Exercise instructions => Write out the listing in full, matching it word for word.

Source data =>
start
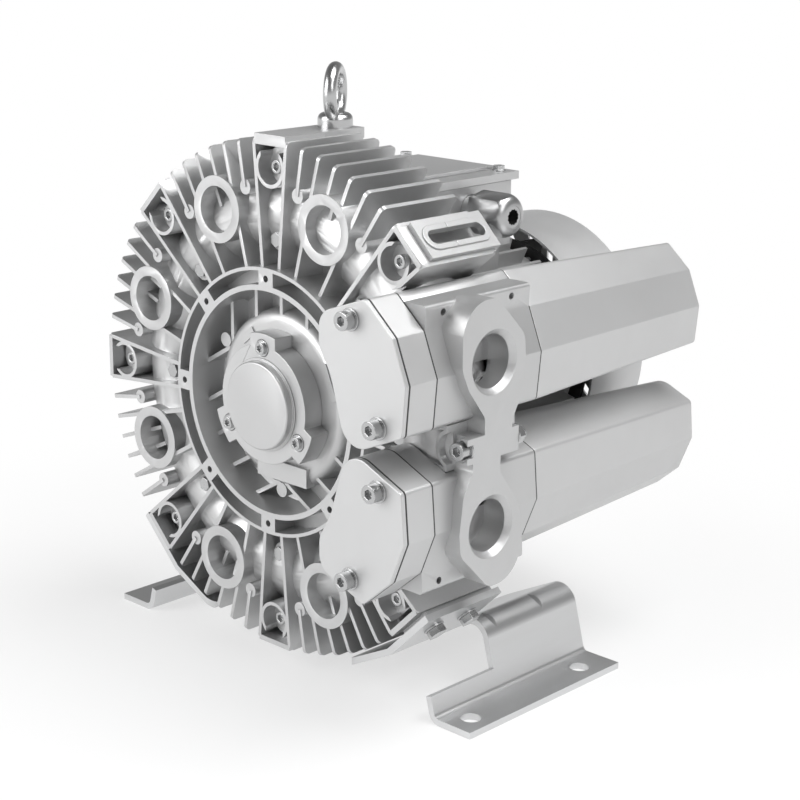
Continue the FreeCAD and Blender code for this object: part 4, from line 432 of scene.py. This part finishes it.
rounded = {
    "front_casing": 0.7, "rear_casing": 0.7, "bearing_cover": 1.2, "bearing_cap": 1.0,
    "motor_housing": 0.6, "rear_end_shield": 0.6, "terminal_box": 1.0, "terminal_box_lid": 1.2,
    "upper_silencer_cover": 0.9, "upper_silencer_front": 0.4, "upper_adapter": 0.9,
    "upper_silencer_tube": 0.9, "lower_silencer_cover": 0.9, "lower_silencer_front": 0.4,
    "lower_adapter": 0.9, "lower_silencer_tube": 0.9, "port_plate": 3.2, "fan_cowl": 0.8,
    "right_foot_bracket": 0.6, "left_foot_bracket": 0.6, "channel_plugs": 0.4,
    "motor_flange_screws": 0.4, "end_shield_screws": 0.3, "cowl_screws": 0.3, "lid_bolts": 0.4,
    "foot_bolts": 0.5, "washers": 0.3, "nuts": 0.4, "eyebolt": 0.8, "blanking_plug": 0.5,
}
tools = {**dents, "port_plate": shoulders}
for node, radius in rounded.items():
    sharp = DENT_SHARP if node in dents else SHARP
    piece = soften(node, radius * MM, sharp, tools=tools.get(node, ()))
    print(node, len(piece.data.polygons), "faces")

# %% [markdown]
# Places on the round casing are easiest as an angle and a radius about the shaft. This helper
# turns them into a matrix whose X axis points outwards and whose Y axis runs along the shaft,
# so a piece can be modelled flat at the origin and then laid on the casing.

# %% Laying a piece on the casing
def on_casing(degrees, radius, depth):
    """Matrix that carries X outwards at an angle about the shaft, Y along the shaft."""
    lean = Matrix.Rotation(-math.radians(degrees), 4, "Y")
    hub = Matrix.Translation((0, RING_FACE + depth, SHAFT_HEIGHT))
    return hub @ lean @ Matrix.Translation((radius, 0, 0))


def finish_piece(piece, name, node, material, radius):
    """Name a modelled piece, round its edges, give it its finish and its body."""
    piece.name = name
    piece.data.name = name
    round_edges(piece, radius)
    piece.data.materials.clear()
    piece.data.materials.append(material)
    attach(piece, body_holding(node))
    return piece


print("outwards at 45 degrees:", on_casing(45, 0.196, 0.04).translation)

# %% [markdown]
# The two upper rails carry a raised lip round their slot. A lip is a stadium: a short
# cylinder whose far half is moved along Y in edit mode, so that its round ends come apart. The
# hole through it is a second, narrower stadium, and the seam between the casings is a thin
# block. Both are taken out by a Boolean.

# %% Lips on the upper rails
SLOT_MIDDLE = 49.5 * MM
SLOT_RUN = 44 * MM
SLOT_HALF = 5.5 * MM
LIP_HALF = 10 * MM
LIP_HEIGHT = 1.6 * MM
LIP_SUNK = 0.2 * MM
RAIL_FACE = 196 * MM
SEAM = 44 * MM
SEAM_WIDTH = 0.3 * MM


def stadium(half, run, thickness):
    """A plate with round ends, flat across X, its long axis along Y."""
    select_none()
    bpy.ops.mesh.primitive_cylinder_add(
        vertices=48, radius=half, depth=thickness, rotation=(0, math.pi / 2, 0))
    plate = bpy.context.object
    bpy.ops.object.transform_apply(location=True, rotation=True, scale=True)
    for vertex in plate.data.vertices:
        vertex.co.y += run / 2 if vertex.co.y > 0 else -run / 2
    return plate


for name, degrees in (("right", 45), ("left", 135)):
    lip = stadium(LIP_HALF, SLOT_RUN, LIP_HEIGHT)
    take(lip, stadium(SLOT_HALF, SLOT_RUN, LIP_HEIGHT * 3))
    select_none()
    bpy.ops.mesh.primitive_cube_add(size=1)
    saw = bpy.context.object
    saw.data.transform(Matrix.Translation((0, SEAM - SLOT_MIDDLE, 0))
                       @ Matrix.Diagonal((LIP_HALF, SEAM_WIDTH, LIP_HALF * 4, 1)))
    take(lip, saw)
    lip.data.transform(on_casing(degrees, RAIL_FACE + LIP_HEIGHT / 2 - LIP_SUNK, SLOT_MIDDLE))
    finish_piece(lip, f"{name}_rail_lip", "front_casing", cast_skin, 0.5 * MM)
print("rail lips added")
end
Written solution =>
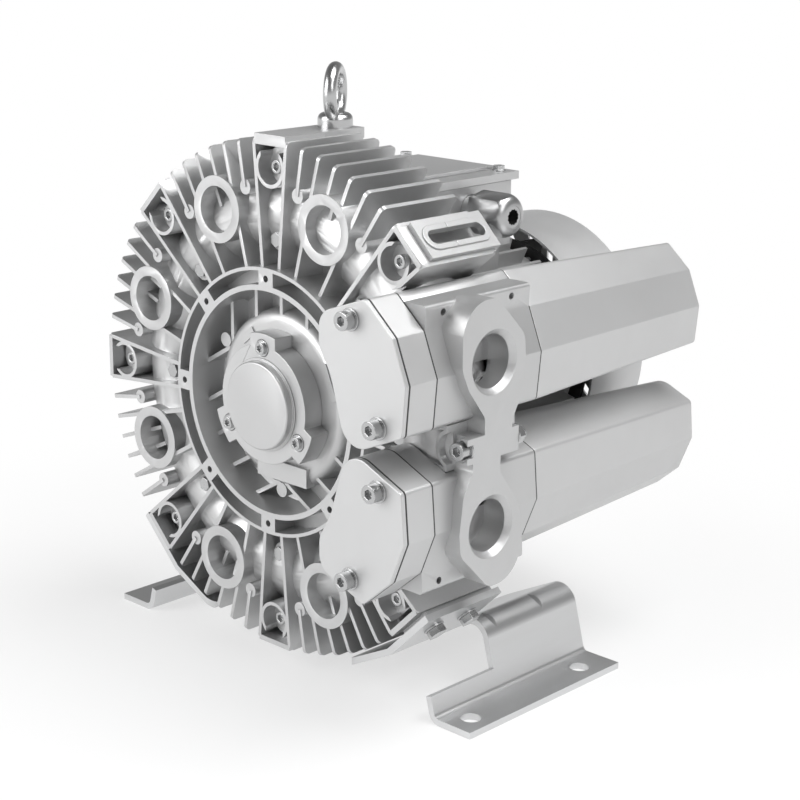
Continue the FreeCAD and Blender code for this object: part 4, from line 432 of scene.py. This part finishes it.
rounded = {
    "front_casing": 0.7, "rear_casing": 0.7, "bearing_cover": 1.2, "bearing_cap": 1.0,
    "motor_housing": 0.6, "rear_end_shield": 0.6, "terminal_box": 1.0, "terminal_box_lid": 1.2,
    "upper_silencer_cover": 0.9, "upper_silencer_front": 0.4, "upper_adapter": 0.9,
    "upper_silencer_tube": 0.9, "lower_silencer_cover": 0.9, "lower_silencer_front": 0.4,
    "lower_adapter": 0.9, "lower_silencer_tube": 0.9, "port_plate": 3.2, "fan_cowl": 0.8,
    "right_foot_bracket": 0.6, "left_foot_bracket": 0.6, "channel_plugs": 0.4,
    "motor_flange_screws": 0.4, "end_shield_screws": 0.3, "cowl_screws": 0.3, "lid_bolts": 0.4,
    "foot_bolts": 0.5, "washers": 0.3, "nuts": 0.4, "eyebolt": 0.8, "blanking_plug": 0.5,
}
tools = {**dents, "port_plate": shoulders}
for node, radius in rounded.items():
    sharp = DENT_SHARP if node in dents else SHARP
    piece = soften(node, radius * MM, sharp, tools=tools.get(node, ()))
    print(node, len(piece.data.polygons), "faces")

# %% [markdown]
# Places on the round casing are easiest as an angle and a radius about the shaft. This helper
# turns them into a matrix whose X axis points outwards and whose Y axis runs along the shaft,
# so a piece can be modelled flat at the origin and then laid on the casing.

# %% Laying a piece on the casing
def on_casing(degrees, radius, depth):
    """Matrix that carries X outwards at an angle about the shaft, Y along the shaft."""
    lean = Matrix.Rotation(-math.radians(degrees), 4, "Y")
    hub = Matrix.Translation((0, RING_FACE + depth, SHAFT_HEIGHT))
    return hub @ lean @ Matrix.Translation((radius, 0, 0))


def finish_piece(piece, name, node, material, radius):
    """Name a modelled piece, round its edges, give it its finish and its body."""
    piece.name = name
    piece.data.name = name
    round_edges(piece, radius)
    piece.data.materials.clear()
    piece.data.materials.append(material)
    attach(piece, body_holding(node))
    return piece


print("outwards at 45 degrees:", on_casing(45, 0.196, 0.04).translation)

# %% [markdown]
# The two upper rails carry a raised lip round their slot. A lip is a stadium: a short
# cylinder whose far half is moved along Y in edit mode, so that its round ends come apart. The
# hole through it is a second, narrower stadium, and the seam between the casings is a thin
# block. Both are taken out by a Boolean.

# %% Lips on the upper rails
SLOT_MIDDLE = 49.5 * MM
SLOT_RUN = 44 * MM
SLOT_HALF = 5.5 * MM
LIP_HALF = 10 * MM
LIP_HEIGHT = 1.6 * MM
LIP_SUNK = 0.2 * MM
RAIL_FACE = 196 * MM
SEAM = 44 * MM
SEAM_WIDTH = 0.3 * MM


def stadium(half, run, thickness):
    """A plate with round ends, flat across X, its long axis along Y."""
    select_none()
    bpy.ops.mesh.primitive_cylinder_add(
        vertices=48, radius=half, depth=thickness, rotation=(0, math.pi / 2, 0))
    plate = bpy.context.object
    bpy.ops.object.transform_apply(location=True, rotation=True, scale=True)
    for vertex in plate.data.vertices:
        vertex.co.y += run / 2 if vertex.co.y > 0 else -run / 2
    return plate


for name, degrees in (("right", 45), ("left", 135)):
    lip = stadium(LIP_HALF, SLOT_RUN, LIP_HEIGHT)
    take(lip, stadium(SLOT_HALF, SLOT_RUN, LIP_HEIGHT * 3))
    select_none()
    bpy.ops.mesh.primitive_cube_add(size=1)
    saw = bpy.context.object
    saw.data.transform(Matrix.Translation((0, SEAM - SLOT_MIDDLE, 0))
                       @ Matrix.Diagonal((LIP_HALF, SEAM_WIDTH, LIP_HALF * 4, 1)))
    take(lip, saw)
    lip.data.transform(on_casing(degrees, RAIL_FACE + LIP_HEIGHT / 2 - LIP_SUNK, SLOT_MIDDLE))
    finish_piece(lip, f"{name}_rail_lip", "front_casing", cast_skin, 0.5 * MM)
print("rail lips added")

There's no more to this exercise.